Records with modeling code »
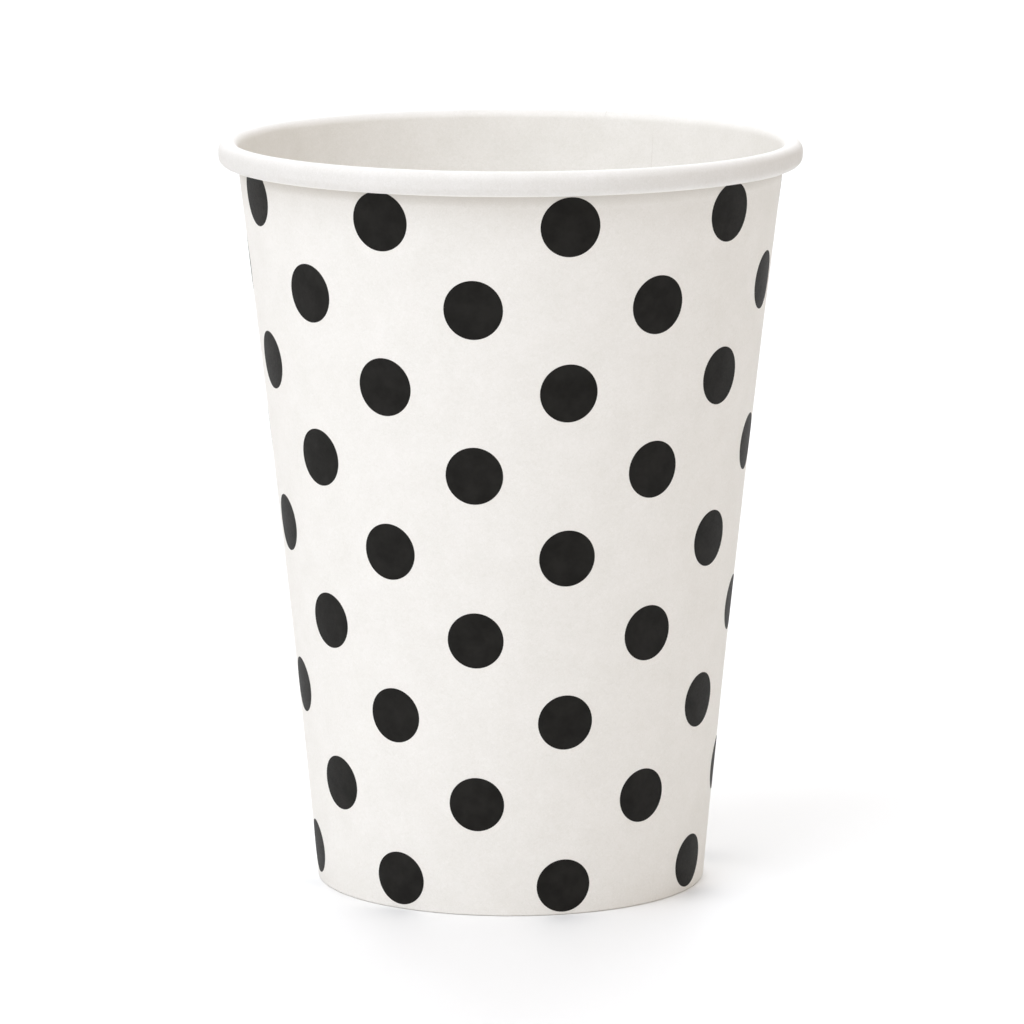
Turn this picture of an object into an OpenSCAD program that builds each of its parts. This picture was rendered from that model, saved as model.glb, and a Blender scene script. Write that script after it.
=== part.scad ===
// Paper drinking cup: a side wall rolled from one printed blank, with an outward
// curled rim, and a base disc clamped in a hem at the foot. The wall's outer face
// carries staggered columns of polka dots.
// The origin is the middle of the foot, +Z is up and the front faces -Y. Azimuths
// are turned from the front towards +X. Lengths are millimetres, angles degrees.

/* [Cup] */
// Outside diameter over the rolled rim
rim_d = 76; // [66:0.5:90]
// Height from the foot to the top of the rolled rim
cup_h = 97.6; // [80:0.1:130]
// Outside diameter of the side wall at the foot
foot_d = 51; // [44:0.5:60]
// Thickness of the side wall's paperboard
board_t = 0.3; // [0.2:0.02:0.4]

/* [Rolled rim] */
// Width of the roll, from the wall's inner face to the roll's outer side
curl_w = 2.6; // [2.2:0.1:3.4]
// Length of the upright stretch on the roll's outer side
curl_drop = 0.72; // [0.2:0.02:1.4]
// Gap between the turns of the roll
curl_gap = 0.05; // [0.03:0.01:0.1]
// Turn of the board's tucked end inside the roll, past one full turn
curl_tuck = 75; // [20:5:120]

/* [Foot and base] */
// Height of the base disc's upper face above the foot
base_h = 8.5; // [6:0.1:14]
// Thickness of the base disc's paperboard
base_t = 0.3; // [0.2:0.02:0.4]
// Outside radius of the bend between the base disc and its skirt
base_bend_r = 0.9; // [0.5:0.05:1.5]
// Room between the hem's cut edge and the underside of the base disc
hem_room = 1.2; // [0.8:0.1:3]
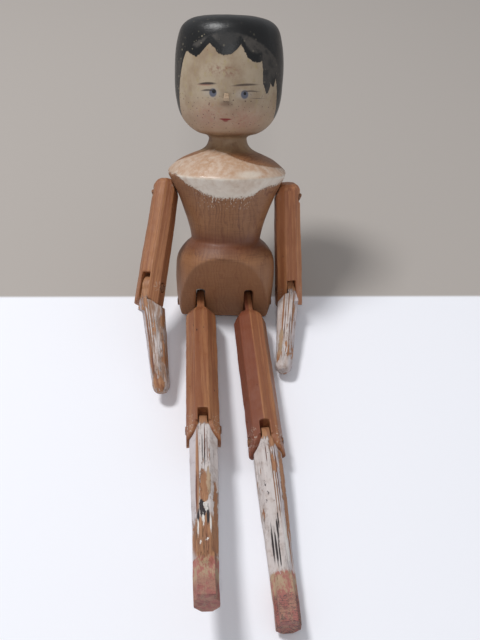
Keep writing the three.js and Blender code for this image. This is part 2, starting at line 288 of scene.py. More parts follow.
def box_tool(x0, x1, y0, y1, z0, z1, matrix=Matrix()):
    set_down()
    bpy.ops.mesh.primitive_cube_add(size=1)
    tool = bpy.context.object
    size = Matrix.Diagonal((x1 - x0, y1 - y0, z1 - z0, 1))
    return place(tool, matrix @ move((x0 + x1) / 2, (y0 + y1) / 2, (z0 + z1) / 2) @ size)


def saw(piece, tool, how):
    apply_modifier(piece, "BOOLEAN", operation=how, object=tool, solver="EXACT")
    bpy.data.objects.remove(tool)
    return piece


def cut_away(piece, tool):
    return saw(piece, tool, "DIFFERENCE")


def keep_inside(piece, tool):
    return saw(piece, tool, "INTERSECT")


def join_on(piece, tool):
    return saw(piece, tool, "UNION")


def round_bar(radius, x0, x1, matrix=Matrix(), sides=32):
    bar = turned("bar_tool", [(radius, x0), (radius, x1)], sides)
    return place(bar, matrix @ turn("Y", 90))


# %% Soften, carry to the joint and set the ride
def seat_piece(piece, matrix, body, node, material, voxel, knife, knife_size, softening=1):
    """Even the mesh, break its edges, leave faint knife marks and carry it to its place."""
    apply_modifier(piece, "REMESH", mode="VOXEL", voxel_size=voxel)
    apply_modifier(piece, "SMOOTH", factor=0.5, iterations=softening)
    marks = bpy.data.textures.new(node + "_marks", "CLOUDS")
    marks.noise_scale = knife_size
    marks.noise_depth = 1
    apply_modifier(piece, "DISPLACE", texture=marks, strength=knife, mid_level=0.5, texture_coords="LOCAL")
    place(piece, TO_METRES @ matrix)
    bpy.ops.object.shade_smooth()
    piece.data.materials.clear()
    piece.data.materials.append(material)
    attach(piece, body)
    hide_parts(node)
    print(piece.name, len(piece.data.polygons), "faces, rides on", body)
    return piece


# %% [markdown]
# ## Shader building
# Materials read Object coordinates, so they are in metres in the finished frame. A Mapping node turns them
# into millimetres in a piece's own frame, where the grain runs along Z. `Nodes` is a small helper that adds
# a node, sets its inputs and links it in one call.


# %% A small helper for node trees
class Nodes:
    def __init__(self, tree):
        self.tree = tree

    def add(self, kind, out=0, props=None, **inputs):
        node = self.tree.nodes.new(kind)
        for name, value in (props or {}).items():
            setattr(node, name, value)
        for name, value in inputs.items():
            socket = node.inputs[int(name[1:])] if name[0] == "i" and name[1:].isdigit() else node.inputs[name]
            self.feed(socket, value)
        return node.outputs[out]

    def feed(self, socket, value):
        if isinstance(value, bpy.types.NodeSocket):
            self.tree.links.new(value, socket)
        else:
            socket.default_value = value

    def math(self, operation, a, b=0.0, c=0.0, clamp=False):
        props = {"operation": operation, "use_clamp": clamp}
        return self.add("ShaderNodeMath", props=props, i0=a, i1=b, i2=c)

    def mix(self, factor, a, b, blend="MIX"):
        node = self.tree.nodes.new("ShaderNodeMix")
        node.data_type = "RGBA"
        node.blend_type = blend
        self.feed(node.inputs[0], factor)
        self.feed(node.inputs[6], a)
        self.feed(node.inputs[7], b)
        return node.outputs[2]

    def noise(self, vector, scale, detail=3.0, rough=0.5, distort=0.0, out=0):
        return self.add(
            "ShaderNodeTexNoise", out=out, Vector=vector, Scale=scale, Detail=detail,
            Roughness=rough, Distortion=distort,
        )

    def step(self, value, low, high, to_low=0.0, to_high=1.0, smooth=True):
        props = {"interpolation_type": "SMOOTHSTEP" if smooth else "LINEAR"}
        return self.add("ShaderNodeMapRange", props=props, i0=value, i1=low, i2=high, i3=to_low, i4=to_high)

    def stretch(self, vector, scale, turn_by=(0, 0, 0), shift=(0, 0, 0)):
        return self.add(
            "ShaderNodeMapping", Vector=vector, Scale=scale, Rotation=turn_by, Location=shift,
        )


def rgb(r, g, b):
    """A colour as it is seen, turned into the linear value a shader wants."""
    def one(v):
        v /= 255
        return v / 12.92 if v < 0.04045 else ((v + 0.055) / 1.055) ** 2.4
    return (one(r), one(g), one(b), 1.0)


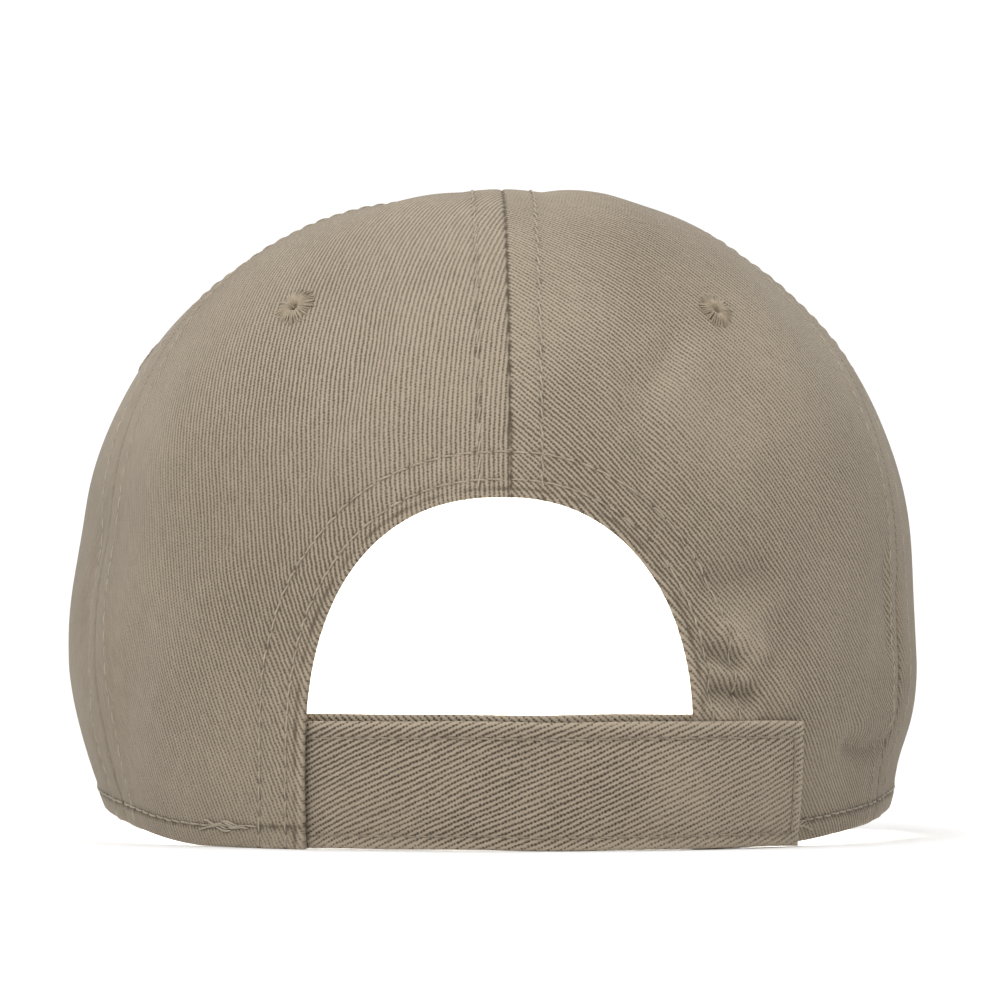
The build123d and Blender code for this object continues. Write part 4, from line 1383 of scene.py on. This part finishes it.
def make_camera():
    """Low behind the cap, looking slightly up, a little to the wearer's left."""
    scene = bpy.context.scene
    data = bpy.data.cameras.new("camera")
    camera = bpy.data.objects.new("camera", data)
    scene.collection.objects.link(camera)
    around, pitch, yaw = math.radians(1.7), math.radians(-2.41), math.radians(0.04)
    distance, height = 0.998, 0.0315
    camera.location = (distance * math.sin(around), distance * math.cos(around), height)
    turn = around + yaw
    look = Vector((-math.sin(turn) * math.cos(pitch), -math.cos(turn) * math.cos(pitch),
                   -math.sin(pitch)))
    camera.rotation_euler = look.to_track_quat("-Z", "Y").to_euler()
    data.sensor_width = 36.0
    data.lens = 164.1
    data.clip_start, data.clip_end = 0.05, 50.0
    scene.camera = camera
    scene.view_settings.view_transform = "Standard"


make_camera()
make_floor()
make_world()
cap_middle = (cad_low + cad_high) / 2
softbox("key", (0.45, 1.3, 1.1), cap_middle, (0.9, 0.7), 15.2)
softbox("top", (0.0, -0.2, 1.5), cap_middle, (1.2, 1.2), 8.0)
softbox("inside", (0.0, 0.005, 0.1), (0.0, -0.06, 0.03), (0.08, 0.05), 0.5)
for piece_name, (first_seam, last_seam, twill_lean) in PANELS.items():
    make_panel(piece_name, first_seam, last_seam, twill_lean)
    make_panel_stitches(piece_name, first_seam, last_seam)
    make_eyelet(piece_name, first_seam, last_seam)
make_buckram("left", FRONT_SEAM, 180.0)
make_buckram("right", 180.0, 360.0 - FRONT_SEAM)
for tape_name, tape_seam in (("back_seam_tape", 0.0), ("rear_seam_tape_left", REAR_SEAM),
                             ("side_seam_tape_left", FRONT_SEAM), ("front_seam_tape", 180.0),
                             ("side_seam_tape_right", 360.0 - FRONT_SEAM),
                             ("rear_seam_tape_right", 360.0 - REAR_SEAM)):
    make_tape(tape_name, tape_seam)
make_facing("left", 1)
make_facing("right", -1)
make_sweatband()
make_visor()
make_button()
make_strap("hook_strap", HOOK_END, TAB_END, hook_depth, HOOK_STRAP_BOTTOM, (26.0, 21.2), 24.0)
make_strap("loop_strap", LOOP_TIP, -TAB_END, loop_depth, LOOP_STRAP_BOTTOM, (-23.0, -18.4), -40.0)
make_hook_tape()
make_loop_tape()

TO DO » In the lines above, find each one with "This" and list it.

FINAL RESULT »
Turn this picture of an object into an OpenSCAD program that builds each of its parts. This picture was rendered from that model, saved as model.glb, and a Blender scene script. Write that script after it.
Keep writing the three.js and Blender code for this image. This is part 2, starting at line 288 of scene.py. More parts follow.
The build123d and Blender code for this object continues. Write part 4, from line 1383 of scene.py on. This part finishes it.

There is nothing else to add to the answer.